TASK PROMPT:
Identify the lines that include the word "axes", then copy all of them.

SUPPLIED DATA:
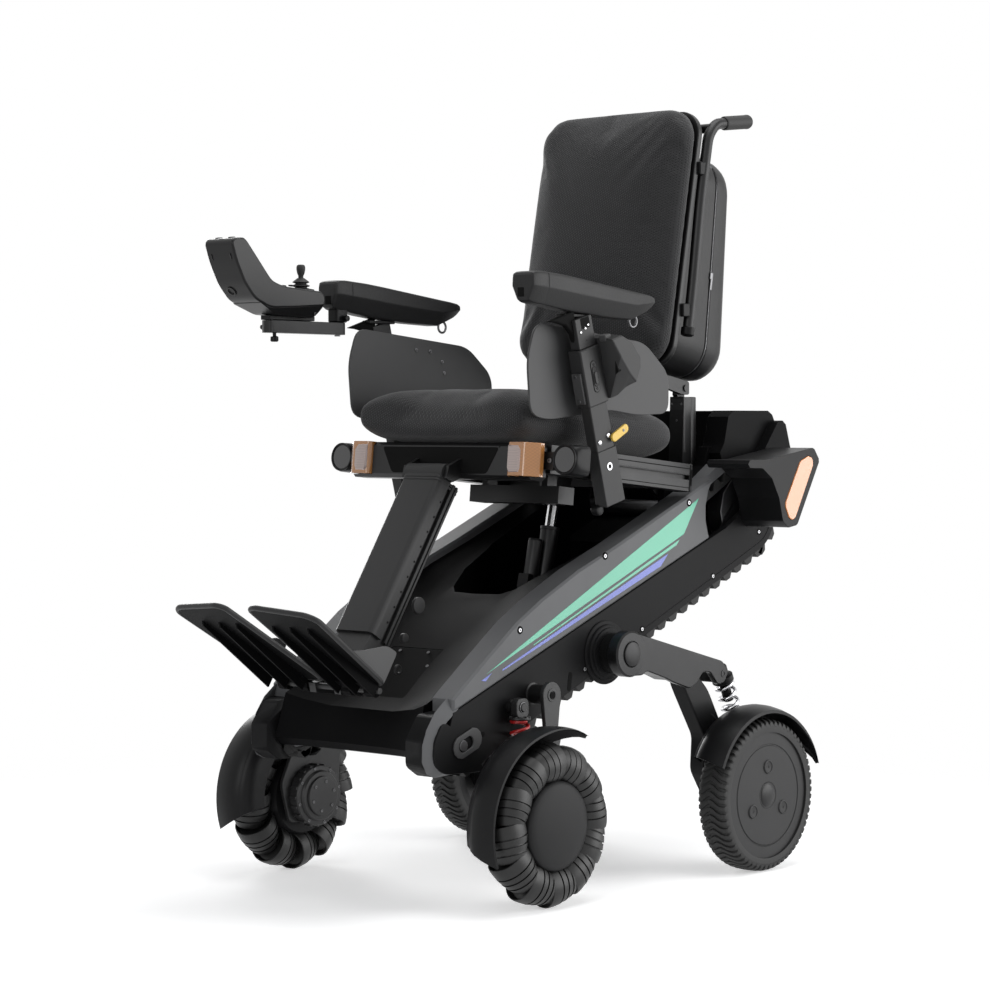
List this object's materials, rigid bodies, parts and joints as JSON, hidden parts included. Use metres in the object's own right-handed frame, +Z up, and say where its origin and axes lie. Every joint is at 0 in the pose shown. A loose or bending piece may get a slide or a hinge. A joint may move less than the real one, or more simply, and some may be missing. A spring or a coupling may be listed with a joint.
{
  "type": "stair climbing wheelchair",
  "caption": "Powered wheelchair with omni wheels in front, sprung swing arms behind, toothed tracks along its sides for stairs, a tilting seat, reclining back and joystick.",
  "frame": {"origin": "middle of the bounding box in plan, on the ground under the wheels", "axes": "+X the seated person's left, +Y to the rear, +Z up; the chair faces -Y"},
  "size_m": [0.666, 1.1336, 1.276],
  "materials": {
    "amber_lens": "gloss",
    "bag_cover": "matte",
    "black_metal": "satin",
    "black_shell": "satin",
    "dark_shell": "satin",
    "grey_metal": "satin",
    "grey_shell": "satin",
    "lamp_black": "gloss",
    "mesh_fabric": "matte",
    "orange_reflector": "gloss",
    "red_spring": "gloss",
    "rubber": "matte",
    "silver_spring": "satin",
    "steel": "satin",
    "tyre": "matte",
    "yellow_lever": "satin"
  },
  "bodies": {
    "chassis": {"body_shell": "dark_shell", "front_hatch": "dark_shell", "rear_housing": "dark_shell", "side_panel_left": "grey_shell", "side_panel_right": "grey_shell", "track_plate_left": "dark_shell", "track_plate_right": "dark_shell", "track_belt_left": "rubber", "track_belt_right": "rubber", "tension_plate_left": "steel", "tension_plate_right": "steel", "tail_unit_left": "black_shell", "tail_unit_right": "black_shell", "tail_lens_left": "orange_reflector", "tail_lens_right": "orange_reflector", "front_spring_left": "red_spring", "front_spring_right": "red_spring"},
    "drive_shaft": {"drive_shaft": "black_metal"},
    "idler_shaft": {"idler_shaft": "black_metal"},
    "seat": {"seat_frame": "black_metal", "seat_cushion": "mesh_fabric", "headlamp_left": "lamp_black", "headlamp_right": "lamp_black", "corner_lamp_left": "amber_lens", "corner_lamp_right": "amber_lens", "armrest_post_left": "black_metal", "armrest_post_right": "black_metal"},
    "lift_tube": {"lift_tube": "black_metal"},
    "lift_rod": {"lift_rod": "steel"},
    "backrest": {"backrest_shell": "black_metal", "backrest_cushion": "mesh_fabric", "storage_pod": "bag_cover"},
    "controller": {"controller_link": "black_metal", "controller": "black_shell"},
    "joystick_gimbal": {"joystick_gimbal": "grey_metal"},
    "joystick": {"joystick": "rubber"},
    "legrest_post": {"legrest_post": "black_metal"},
    "legrest_carriage": {"legrest_carriage": "grey_metal"},
    "front_leg_left": {"front_leg_left": "black_metal"},
    "omni_wheel_left": {"omni_wheel_left": "rubber"},
    "swing_arm_left": {"swing_arm_left": "black_metal", "rear_spring_left": "silver_spring"},
    "rear_strut_left": {"rear_strut_left": "black_metal"},
    "rear_wheel_left": {"rear_wheel_left": "black_metal", "rear_tyre_left": "tyre"},
    "armrest_pad_left": {"armrest_pad_left": "black_shell"},
    "armrest_button_left": {"armrest_button_left": "black_shell"},
    "lock_lever_left": {"lock_lever_left": "yellow_lever"},
    "footplate_left": {"footplate_left": "black_shell"},
    "front_leg_right": {"front_leg_right": "black_metal"},
    "omni_wheel_right": {"omni_wheel_right": "rubber"},
    "swing_arm_right": {"swing_arm_right": "black_metal", "rear_spring_right": "silver_spring"},
    "rear_strut_right": {"rear_strut_right": "black_metal"},
    "rear_wheel_right": {"rear_wheel_right": "black_metal", "rear_tyre_right": "tyre"},
    "armrest_pad_right": {"armrest_pad_right": "black_shell"},
    "armrest_button_right": {"armrest_button_right": "black_shell"},
    "lock_lever_right": {"lock_lever_right": "yellow_lever"},
    "footplate_right": {"footplate_right": "black_shell"}
  },
  "joints": [
    {"name": "front_leg_left_swing", "type": "hinge", "parent": "chassis", "child": "front_leg_left", "pos_m": [0.236, -0.1198, 0.318], "axis": [1, 0, 0], "range_deg": [-6, 0], "stiffness_Nm_per_rad": 60, "springref_deg": 22.92, "deforming": ["front_spring_left"]},
    {"name": "omni_wheel_left_roll", "type": "hinge", "parent": "front_leg_left", "child": "omni_wheel_left", "pos_m": [0.2827, -0.1818, 0.127], "axis": [1, 0, 0], "continuous": true},
    {"name": "front_leg_right_swing", "type": "hinge", "parent": "chassis", "child": "front_leg_right", "pos_m": [-0.236, -0.1198, 0.318], "axis": [1, 0, 0], "range_deg": [-6, 0], "stiffness_Nm_per_rad": 60, "springref_deg": 22.92, "deforming": ["front_spring_right"]},
    {"name": "omni_wheel_right_roll", "type": "hinge", "parent": "front_leg_right", "child": "omni_wheel_right", "pos_m": [-0.2827, -0.1818, 0.127], "axis": [1, 0, 0], "continuous": true},
    {"name": "swing_arm_left_swing", "type": "hinge", "parent": "chassis", "child": "swing_arm_left", "pos_m": [0.235, 0.0545, 0.372], "axis": [1, 0, 0], "range_deg": [-10, 45]},
    {"name": "rear_strut_left_swing", "type": "hinge", "parent": "swing_arm_left", "child": "rear_strut_left", "pos_m": [0.23, 0.2132, 0.33], "axis": [1, 0, 0], "range_deg": [0, 5], "stiffness_Nm_per_rad": 200, "springref_deg": -17.19, "deforming": ["rear_spring_left"]},
    {"name": "rear_wheel_left_roll", "type": "hinge", "parent": "rear_strut_left", "child": "rear_wheel_left", "pos_m": [0.3, 0.3232, 0.126], "axis": [1, 0, 0], "continuous": true},
    {"name": "swing_arm_right_swing", "type": "hinge", "parent": "chassis", "child": "swing_arm_right", "pos_m": [-0.235, 0.0545, 0.372], "axis": [1, 0, 0], "range_deg": [-10, 45]},
    {"name": "rear_strut_right_swing", "type": "hinge", "parent": "swing_arm_right", "child": "rear_strut_right", "pos_m": [-0.23, 0.2132, 0.33], "axis": [1, 0, 0], "range_deg": [0, 5], "stiffness_Nm_per_rad": 200, "springref_deg": -17.19, "deforming": ["rear_spring_right"]},
    {"name": "rear_wheel_right_roll", "type": "hinge", "parent": "rear_strut_right", "child": "rear_wheel_right", "pos_m": [-0.3, 0.3232, 0.126], "axis": [1, 0, 0], "continuous": true},
    {"name": "track_drive", "type": "hinge", "parent": "chassis", "child": "drive_shaft", "pos_m": [0, 0.4402, 0.59], "axis": [1, 0, 0], "continuous": true},
    {"name": "track_idler", "type": "hinge", "parent": "chassis", "child": "idler_shaft", "pos_m": [0, -0.2818, 0.25], "axis": [1, 0, 0], "continuous": true},
    {"name": "seat_tilt", "type": "hinge", "parent": "chassis", "child": "seat", "pos_m": [0, 0.2882, 0.628], "axis": [-1, 0, 0], "range_deg": [-1, 12]},
    {"name": "lift_tube_tilt", "type": "hinge", "parent": "chassis", "child": "lift_tube", "pos_m": [0, 0.1232, 0.445], "axis": [1, 0, 0], "range_deg": [-0.15, 1.84]},
    {"name": "lift_stroke", "type": "slide", "parent": "lift_tube", "child": "lift_rod", "axis": [0, 0.2163, 0.9763], "range_m": [-0.00219, 0.02631]},
    {"name": "backrest_recline", "type": "hinge", "parent": "seat", "child": "backrest", "pos_m": [0, 0.3662, 0.8], "axis": [-1, 0, 0], "range_deg": [-5, 20]},
    {"name": "armrest_left_height", "type": "slide", "parent": "seat", "child": "armrest_pad_left", "axis": [0, -0.2588, 0.9659], "range_m": [0, 0.08]},
    {"name": "armrest_button_left_press", "type": "slide", "parent": "seat", "child": "armrest_button_left", "axis": [-1, 0, 0], "range_m": [0, 0.003], "stiffness_N_per_m": 400, "springref_m": -0.002},
    {"name": "lock_lever_left_turn", "type": "hinge", "parent": "seat", "child": "lock_lever_left", "pos_m": [0.232, 0.0262, 0.715], "axis": [1, 0, 0], "range_deg": [0, 40]},
    {"name": "armrest_right_height", "type": "slide", "parent": "seat", "child": "armrest_pad_right", "axis": [0, -0.2588, 0.9659], "range_m": [0, 0.08]},
    {"name": "armrest_button_right_press", "type": "slide", "parent": "seat", "child": "armrest_button_right", "axis": [1, 0, 0], "range_m": [0, 0.003], "stiffness_N_per_m": 400, "springref_m": -0.002},
    {"name": "lock_lever_right_turn", "type": "hinge", "parent": "seat", "child": "lock_lever_right", "pos_m": [-0.232, 0.0262, 0.715], "axis": [1, 0, 0], "range_deg": [0, 40]},
    {"name": "controller_swing", "type": "hinge", "parent": "armrest_pad_right", "child": "controller", "pos_m": [-0.212, -0.1418, 0.906], "axis": [0, 0, -1], "range_deg": [0, 90]},
    {"name": "joystick_fore_aft", "type": "hinge", "parent": "controller", "child": "joystick_gimbal", "pos_m": [-0.212, -0.2248, 0.95], "axis": [1, 0, 0], "range_deg": [-15, 15], "stiffness_Nm_per_rad": 0.08},
    {"name": "joystick_side", "type": "hinge", "parent": "joystick_gimbal", "child": "joystick", "pos_m": [-0.212, -0.2248, 0.95], "axis": [0, 1, 0], "range_deg": [-15, 15], "stiffness_Nm_per_rad": 0.08},
    {"name": "legrest_lift", "type": "hinge", "parent": "seat", "child": "legrest_post", "pos_m": [0, -0.1443, 0.66], "axis": [-1, 0, 0], "range_deg": [0, 50]},
    {"name": "legrest_extend", "type": "slide", "parent": "legrest_post", "child": "legrest_carriage", "axis": [0, -0.5446, -0.8387], "range_m": [0, 0.06]},
    {"name": "footplate_left_fold", "type": "hinge", "parent": "legrest_carriage", "child": "footplate_left", "pos_m": [0.07, -0.3703, 0.334], "axis": [-1, 0, 0], "range_deg": [0, 45]},
    {"name": "footplate_right_fold", "type": "hinge", "parent": "legrest_carriage", "child": "footplate_right", "pos_m": [-0.07, -0.3703, 0.334], "axis": [-1, 0, 0], "range_deg": [0, 45]}
  ],
  "couplings": [
    {"joint": "track_idler", "follows": "track_drive", "ratio": 2.1221},
    {"joint": "lift_tube_tilt", "follows": "seat_tilt", "ratio": 0.1536},
    {"joint": "lift_stroke", "follows": "seat_tilt", "m_per_rad": 0.1256}
  ]
}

WRITTEN RESPONSE:
List this object's materials, rigid bodies, parts and joints as JSON, hidden parts included. Use metres in the object's own right-handed frame, +Z up, and say where its origin and axes lie. Every joint is at 0 in the pose shown. A loose or bending piece may get a slide or a hinge. A joint may move less than the real one, or more simply, and some may be missing. A spring or a coupling may be listed with a joint.
  "frame": {"origin": "middle of the bounding box in plan, on the ground under the wheels", "axes": "+X the seated person's left, +Y to the rear, +Z up; the chair faces -Y"},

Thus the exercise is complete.